Interestingly, it is not clear whether these provisions would have retrospective operation. The Master Builders' Association and Housing Industry Association have already made submissions to SCAG.
Proposed reforms would benefit the construction industry
There are some positives to take away from the proposed changes.
Apart from making the law more certain, they would give parties the freedom to allocate proportionate liability as they see fit, via indemnities and, at least in larger projects, contracting out.
However, whether the proposed changes will help or hinder you will depend upon what you do and which state you are in.
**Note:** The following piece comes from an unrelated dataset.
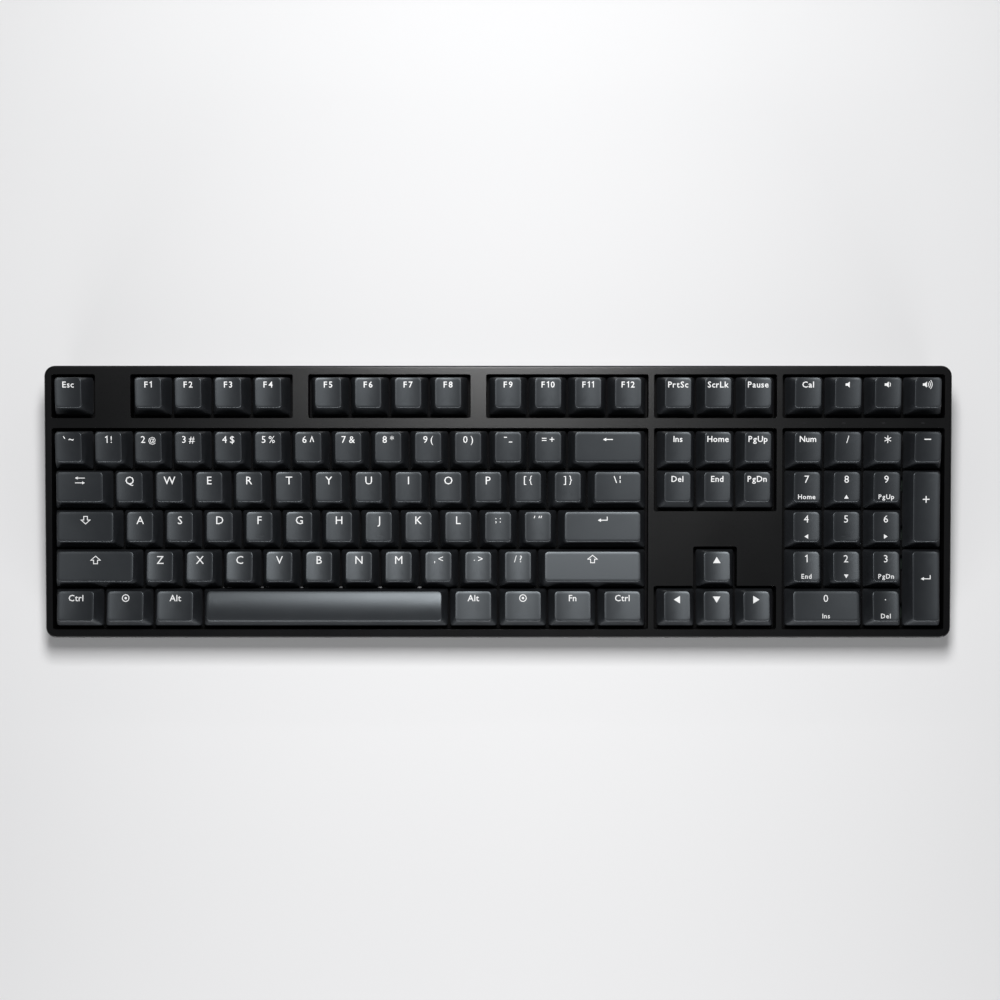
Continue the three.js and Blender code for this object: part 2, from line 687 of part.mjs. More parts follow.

For example, if you are a principal, developer or upstream contractor in NSW, WA or Tasmania then the changes may restrict your current rights to contract out of proportionate liability when dealing with contractors, suppliers and consultants. You may then need to consider the circumvention techniques discussed above.
If you are a contractor, subcontractor, consultant or supplier in NSW, Victoria, Queensland or the ACT, then the changes may give you a new entitlement to avoid concurrent liability using indemnities. You will then need to incorporate appropriate indemnification clauses into your subcontracts in order to take advantage of this new right.
It may be quite some time, however, before agreement is reached in relation to any reform.
Even when it is, developers, builders, contractors and consultants in the construction industry will have to be as vigilant as ever to protect their interests, avoid losses and mitigate risk.